Die Gaststube mit den zu Deckenleuchtern umfunktionierten Hirschgeweihen war inzwischen etwas leerer geworden. Die Zeiger der braungeränderten Wanduhr aus den fünfziger Jahren rückten unaufhaltsam vor. Noch ein paar Gläser – der Abend ging langsam zu Ende.

Bärlinger kaufte beim »Kleinen Milano« nebenan, der entgegen der Regel weit über die warme Jahreszeit noch offen hatte, einen Amarettobecher, ließ ihn einpacken und fuhr nach Hause.
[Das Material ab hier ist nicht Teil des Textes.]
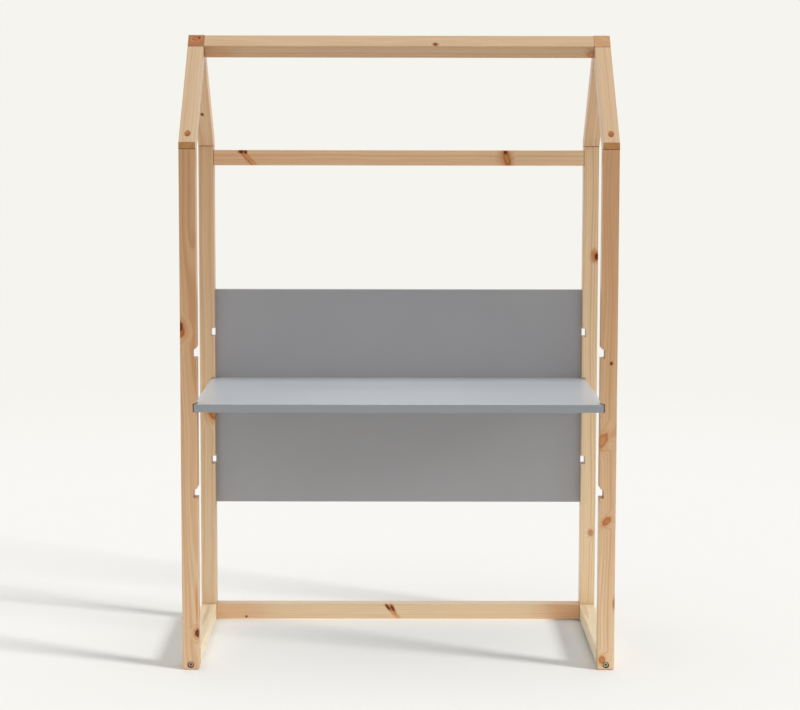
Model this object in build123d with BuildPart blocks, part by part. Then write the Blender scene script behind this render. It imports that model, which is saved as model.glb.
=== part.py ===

Vor einiger Zeit hatte er im Weißweinmeer des nahen Rheingaus, in dem fast nur Riesling angebaut wird, eine Rotweininsel entdeckt, von der er sich regelmäßig ein paar Kisten mitbrachte. Er öffnete eine Flasche, bemerkte, dass der Hosenbund schon wieder enger geworden war und dass er heute noch nichts gegessen hatte. Mit dem Trinken würde er sich ein wenig zurückhalten. Er ließ Butter in einer Pfanne aufschäumen, schlug zwei Eier hinein, wartete, bis die Eiweißränder eine goldgelbe Kruste ansetzten, gab nun einen Schuss Balsamico hinzu, servierte sich das Ganze auf zwei getoasteten Graubrotschnitten und schaltete den Fernseher ein.